* **RECORDED INFORMATION**
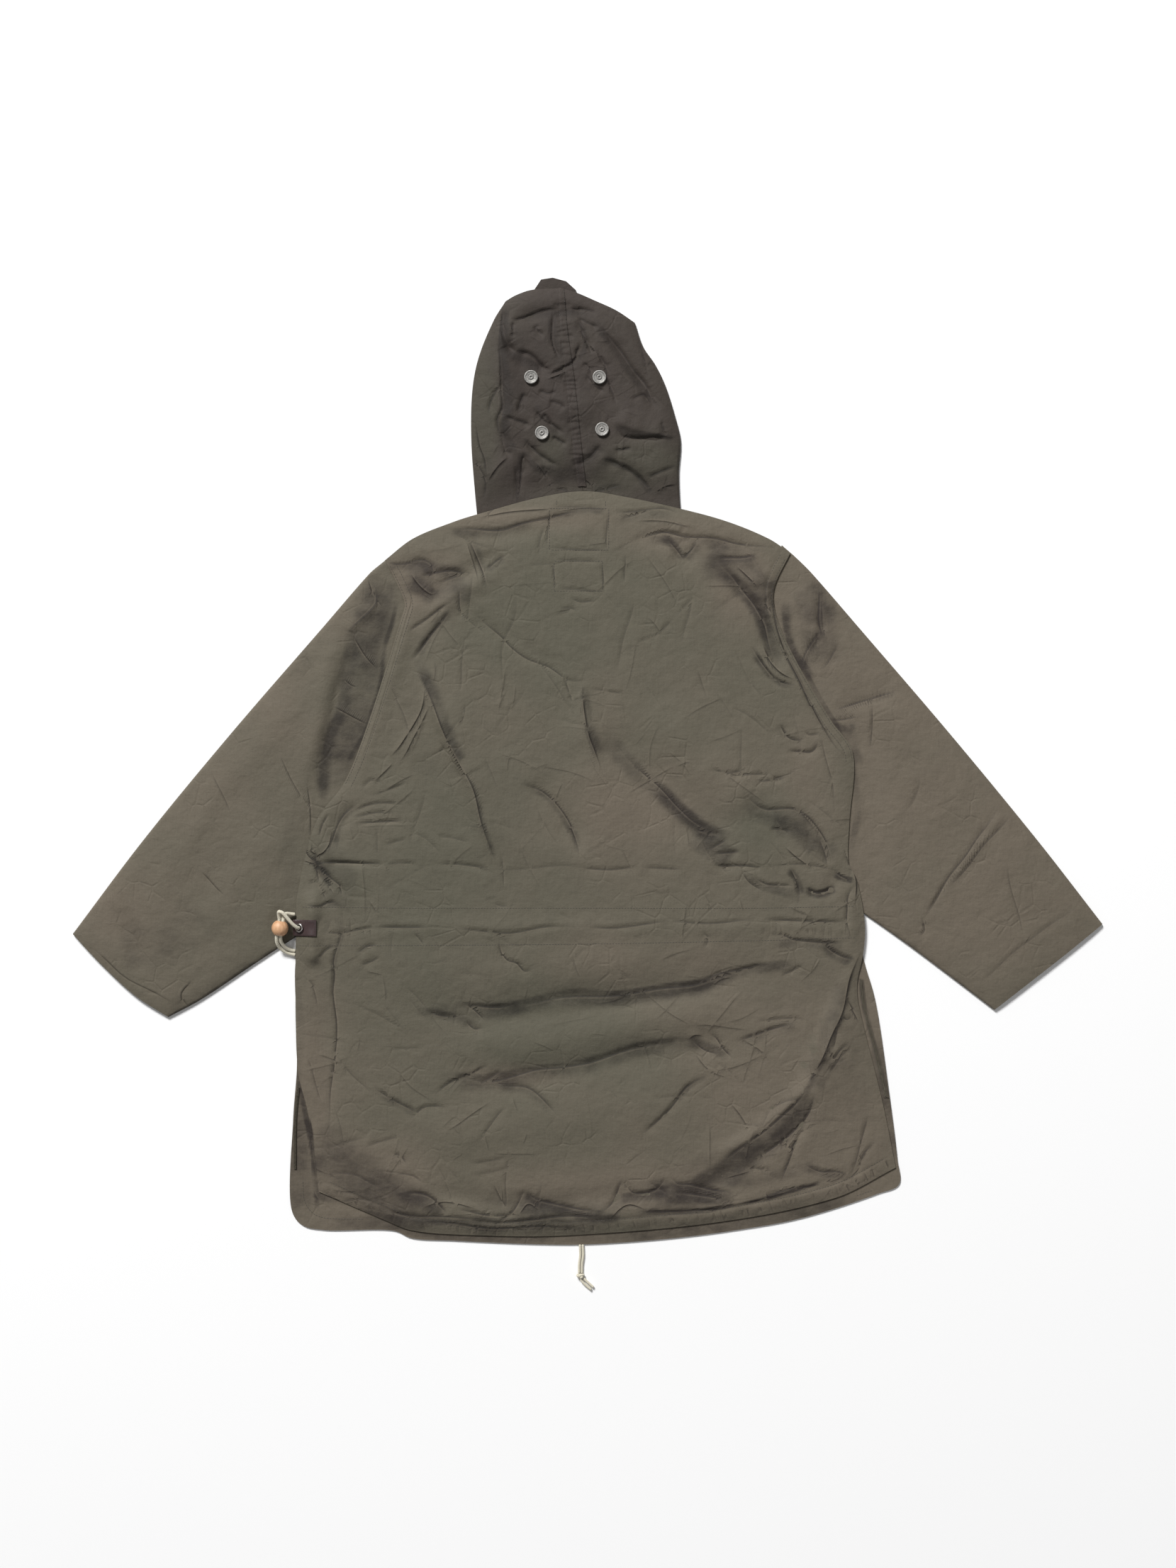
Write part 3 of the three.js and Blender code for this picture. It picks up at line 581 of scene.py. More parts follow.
def braided_tube(name, path, radius, closes=False):
    """A round cord of braided yarns along a path, all in millimetres."""
    sides = 20
    _, first, second = frames_along(path)
    lengths = lengths_along(path)
    angles = np.linspace(0, TURN, sides, endpoint=False)
    lay = TURN / (5.2 * radius)
    over = np.cos(4 * angles[None] + 4 * lay * lengths[:, None])
    under = np.cos(4 * angles[None] - 4 * lay * lengths[:, None])
    reach = radius * (0.94 + 0.06 * np.maximum(over, under))
    rings = (
        path[:, None]
        + first[:, None] * (reach * np.cos(angles))[..., None]
        + second[:, None] * (reach * np.sin(angles))[..., None]
    )
    count = len(path)
    faces = []
    for i in range(count if closes else count - 1):
        a, b = i * sides, (i + 1) % count * sides
        for j in range(sides):
            k = (j + 1) % sides
            faces.append([a + j, b + j, b + k, a + k])
    vertices = rings.reshape(-1, 3)
    if not closes:
        bulge = 0.4 * radius
        start = path[0] - bulge * (path[1] - path[0]) / np.linalg.norm(path[1] - path[0])
        end = path[-1] + bulge * (path[-1] - path[-2]) / np.linalg.norm(path[-1] - path[-2])
        vertices = np.concatenate([vertices, [start, end]])
        top = (count - 1) * sides
        for j in range(sides):
            k = (j + 1) % sides
            faces.append([j, k, count * sides])
            faces.append([top + k, top + j, count * sides + 1])
    return new_object(name, vertices, faces, smooth_angle=80)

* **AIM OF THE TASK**
Print again each line of the listing above, exactly as it appears.

* **WRITTEN ANSWER**
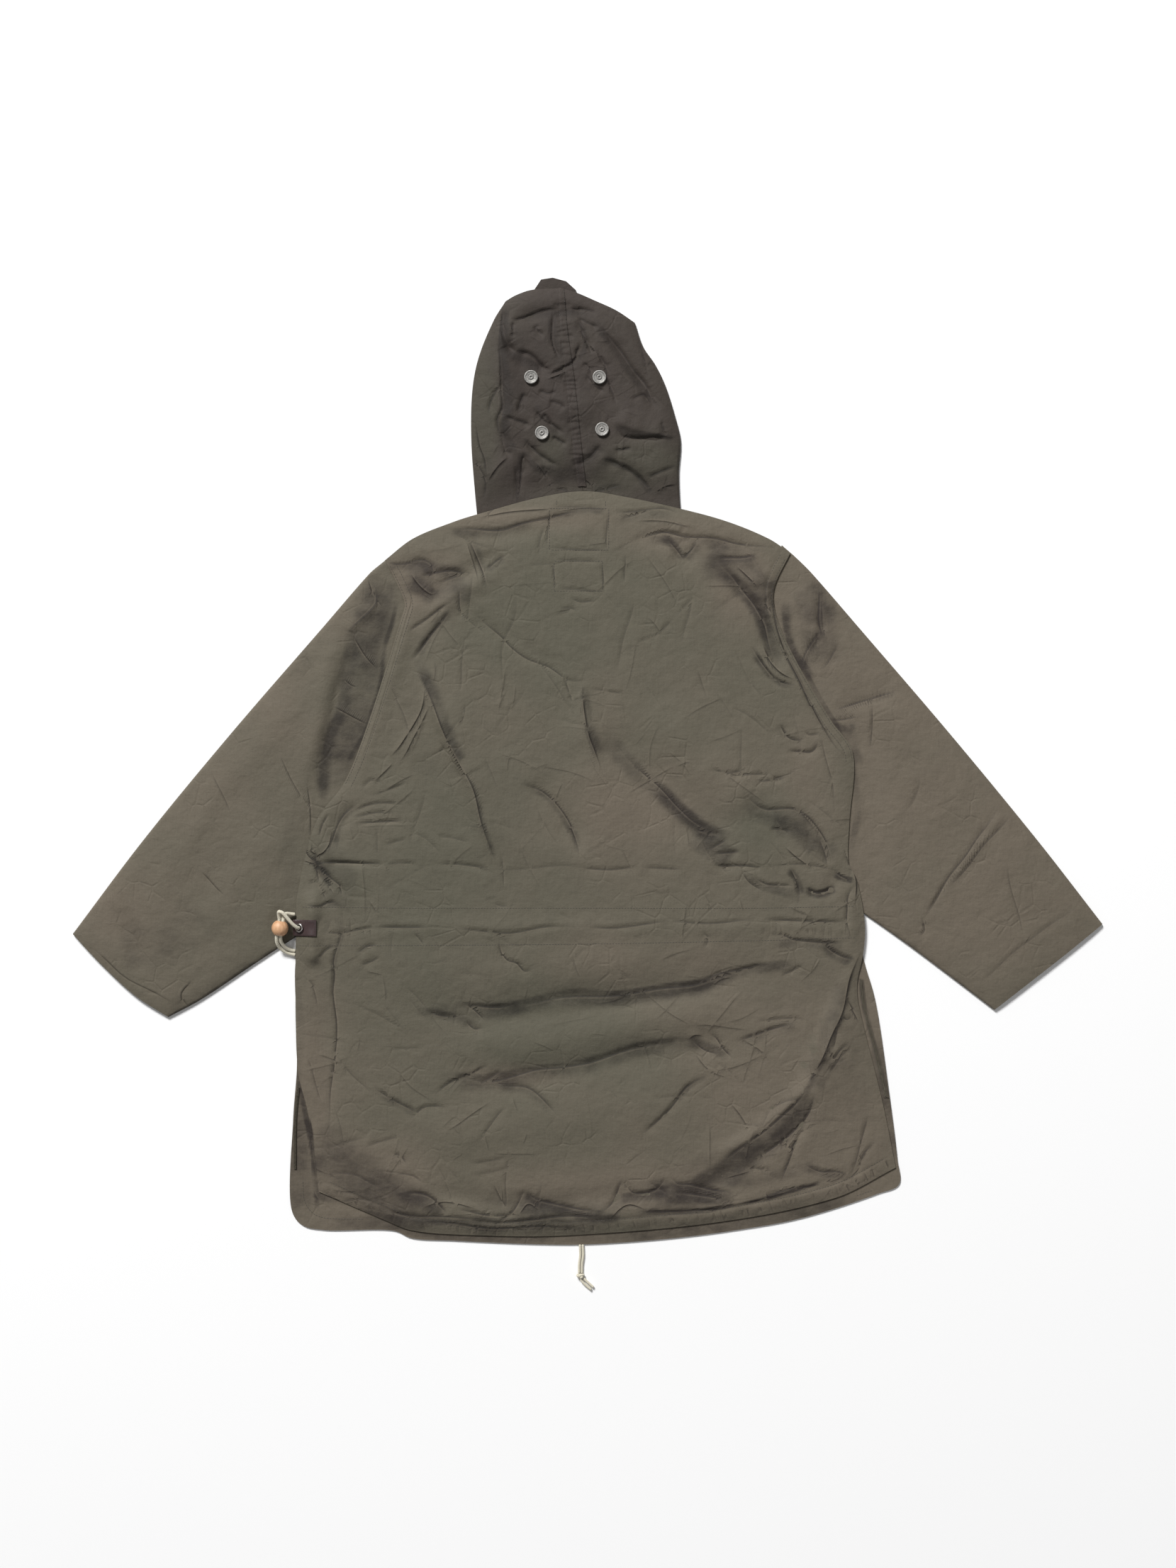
Write part 3 of the three.js and Blender code for this picture. It picks up at line 581 of scene.py. More parts follow.
def braided_tube(name, path, radius, closes=False):
    """A round cord of braided yarns along a path, all in millimetres."""
    sides = 20
    _, first, second = frames_along(path)
    lengths = lengths_along(path)
    angles = np.linspace(0, TURN, sides, endpoint=False)
    lay = TURN / (5.2 * radius)
    over = np.cos(4 * angles[None] + 4 * lay * lengths[:, None])
    under = np.cos(4 * angles[None] - 4 * lay * lengths[:, None])
    reach = radius * (0.94 + 0.06 * np.maximum(over, under))
    rings = (
        path[:, None]
        + first[:, None] * (reach * np.cos(angles))[..., None]
        + second[:, None] * (reach * np.sin(angles))[..., None]
    )
    count = len(path)
    faces = []
    for i in range(count if closes else count - 1):
        a, b = i * sides, (i + 1) % count * sides
        for j in range(sides):
            k = (j + 1) % sides
            faces.append([a + j, b + j, b + k, a + k])
    vertices = rings.reshape(-1, 3)
    if not closes:
        bulge = 0.4 * radius
        start = path[0] - bulge * (path[1] - path[0]) / np.linalg.norm(path[1] - path[0])
        end = path[-1] + bulge * (path[-1] - path[-2]) / np.linalg.norm(path[-1] - path[-2])
        vertices = np.concatenate([vertices, [start, end]])
        top = (count - 1) * sides
        for j in range(sides):
            k = (j + 1) % sides
            faces.append([j, k, count * sides])
            faces.append([top + k, top + j, count * sides + 1])
    return new_object(name, vertices, faces, smooth_angle=80)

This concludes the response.